LINEのアイコンは人生楽しんでます系女子っぽい多幸感を放っている。
実際に会ってふたりで時間をともにするとエネルギーを少しずつ奪われる様な感じがあった。
上手く表現できないけど、一回沈んでから這い上がっていこうとする回りくどさ。
とても不幸な境遇をなんとか克服することに光を見出す姿勢。
それについてはわからなくもなかった。
何かコンプレックスや欠乏感に端を発した願望があって、
それを試行錯誤の末乗り越えた経験って何事にも変え難くて貴重なものだと思う。
でもそれはあくまで当人にとってだけの話だ。
他人の成功体験が適用されるかどうかはわからない。
著名人の伝記とか成功者になるための12の習慣、そんなもの読んだことがなかった。
他人の境遇を、他人のやり方で、他人がやり遂げたことはとてもすばらしいことだけど。
自分の人生とはほとんど関係がない話。
もちろんこの話も愛佳の話とほとんど関係がないので進めますね。
「で、けっきょくなんの会だったの?」
「アムウ⚪️イって知ってます?」
「アムウ⚪️イかよ」
そこで思考停止して、目の前の人を全否定することまではしなかった。
最初から知らせずに謎の会合に巻き込まれたことによる不信感は募ったけど。
あーはいはい、っていう雰囲気をなるべく出さない様にしてお会計。
ドリンクバー代くらい俺がおごりましたよ。
「私車できてるんで、送っていきますよ」
愛佳は少し含みのある言い方をした。
今更女の色香を出されても…。
愛佳の戦略を頭の中で再構築してみる。
最初にヤれそうでヤれないムードの色仕掛けで、男を連れ出す。
何度目かのデートで「友達もきてるんだ」と誘い出して楽しいサークルに参加したとしたら、
あるいはウォータサーバくらい買ってしまうかもしれないな。
「歩いて帰れるからいいよ。今の季節は夜風が涼しくて気持ちがいいし」
あくまで好意を無下にしないように、しかしできるだけ足早にその場を立ち去る。
そして二度と会うことはなかった。
*
マッチングアプリをやっていると普段出会わない人々に遭遇する。
意識高めの社会人サークル風で実は商品を買って売る、という行為を軸につながるネットワークの一員が一定数存在する。
別に否定はしない。
非営利目的の団体が全てクリーンな訳ではないし、新興宗教団体だって至って真面目で向上心があるかもしれない。

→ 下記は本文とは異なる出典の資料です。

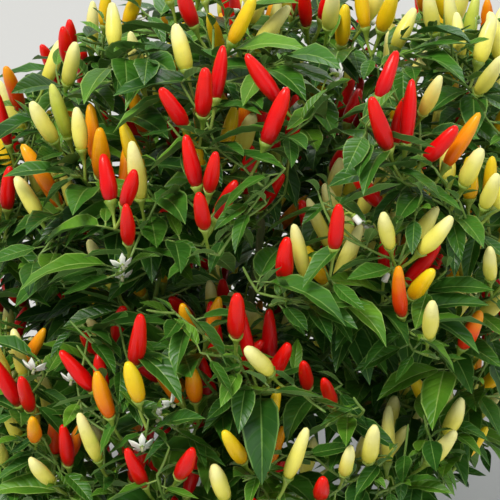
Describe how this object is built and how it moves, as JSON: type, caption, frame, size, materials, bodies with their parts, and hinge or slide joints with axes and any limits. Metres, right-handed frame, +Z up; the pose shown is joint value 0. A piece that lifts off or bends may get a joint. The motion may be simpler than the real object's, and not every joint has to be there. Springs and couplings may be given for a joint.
{
  "type": "chilli pepper plant",
  "caption": "Bushy rooted chilli pepper plant: a forked green stem, dark drooping leaves, and upright blunt fruit that ripens from cream through orange to red.",
  "frame": {"origin": "middle of the flat cut under the main stem, at ground level", "axes": "+Z up along the plant's height, -Y towards the side that the picture shows, +X to that side's right"},
  "size_m": [0.4602, 0.4565, 0.4825],
  "materials": {
    "bark": "matt, ridged, greenish brown",
    "green_stem": "satin green with paler ridges",
    "leaf": "dark green leaf with a soft gloss, pale midrib and veins, and a paler back",
    "ripe_fruit": "glossy waxy red skin",
    "orange_fruit": "glossy waxy orange skin",
    "yellow_fruit": "glossy waxy yellow skin",
    "pale_fruit": "glossy waxy cream-yellow skin",
    "stalk": "satin pale green",
    "petal": "soft white"
  },
  "bodies": {
    "root": {"main_stem": "bark", "leader": "green_stem", "main_bough_1": "green_stem", "main_bough_2": "green_stem", "main_bough_3": "green_stem", "side_bough_1": "green_stem", "side_bough_2": "green_stem", "side_bough_3": "green_stem", "side_bough_4": "green_stem", "side_bough_5": "green_stem", "side_bough_6": "green_stem", "low_foliage_front": "leaf", "low_foliage_front_right": "leaf", "low_foliage_back_right": "leaf", "low_foliage_back": "leaf", "low_foliage_back_left": "leaf", "low_foliage_front_left": "leaf", "high_foliage_front_right": "leaf", "high_foliage_right": "leaf", "high_foliage_back_right": "leaf", "high_foliage_back_left": "leaf", "high_foliage_left": "leaf", "high_foliage_front_left": "leaf", "top_foliage": "leaf"}
  },
  "joints": []
}
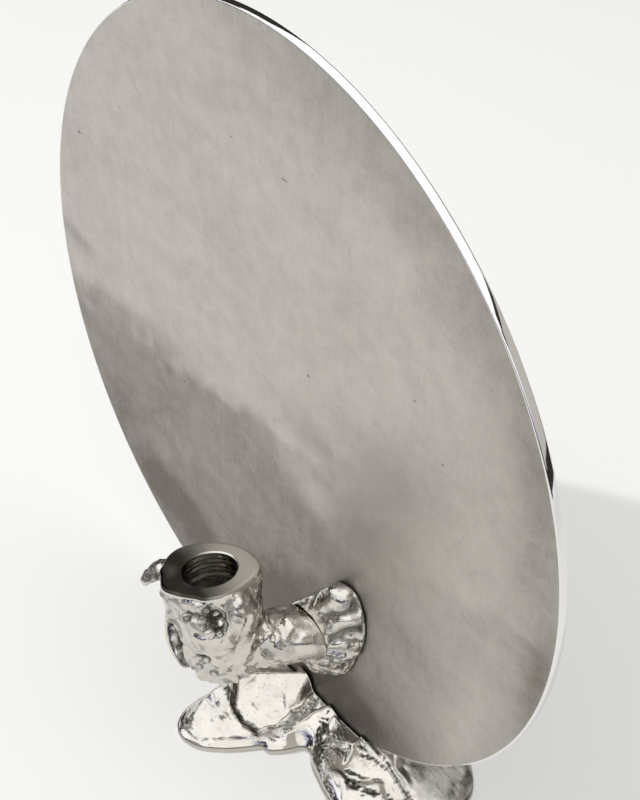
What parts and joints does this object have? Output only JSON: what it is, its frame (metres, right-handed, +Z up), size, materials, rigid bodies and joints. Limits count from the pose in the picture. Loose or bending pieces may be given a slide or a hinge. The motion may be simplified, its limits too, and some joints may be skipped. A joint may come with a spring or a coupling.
{
  "type": "drip candle holder",
  "caption": "Tabletop candle holder with a large round upright reflector disc, a molten-looking cast foot and a leaning candle cup on a short arm.",
  "frame": {"origin": "on the table below the disc's centre, in the plane of the disc's front face, on the foot's flat underside", "axes": "+Z up from the table; -Y out of the disc's front face, towards the cup; +X to the right as seen from the front"},
  "size_m": [0.32, 0.1267, 0.3227],
  "materials": {
    "satin_disc": "satin",
    "polished_casting": "polished",
    "fastener_steel": "satin"
  },
  "bodies": {
    "root": {"reflector_disc": "satin_disc", "foot_casting": "polished_casting", "arm_collar": "polished_casting", "candle_cup": "polished_casting", "upper_screw": "fastener_steel", "lower_screw": "fastener_steel", "upper_washer": "fastener_steel", "lower_washer": "fastener_steel"}
  },
  "joints": []
}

会社組織だって営業利益を追求するだけでなく、生涯共にする友人や伴侶を得ることだってあるだろう。
周波数が一致する人と共鳴し合う。
自分だけの道を歩こうとすると自然と周りから人が少なくなっていく。
馴れ合って共に連れ立って歩くのも悪くはない。孤独に酔っている訳じゃないけど、少し羨ましい。
志を同じくする人と何かに一生懸命になれるのはいいだろうな。
出会いや別れを無数に繰り返していくことで、けっきょく他人は他人だということを再確認し続けるだけなのかもしれない。
春の夜の生ぬるい風が肌をまとわりつくように撫でていく。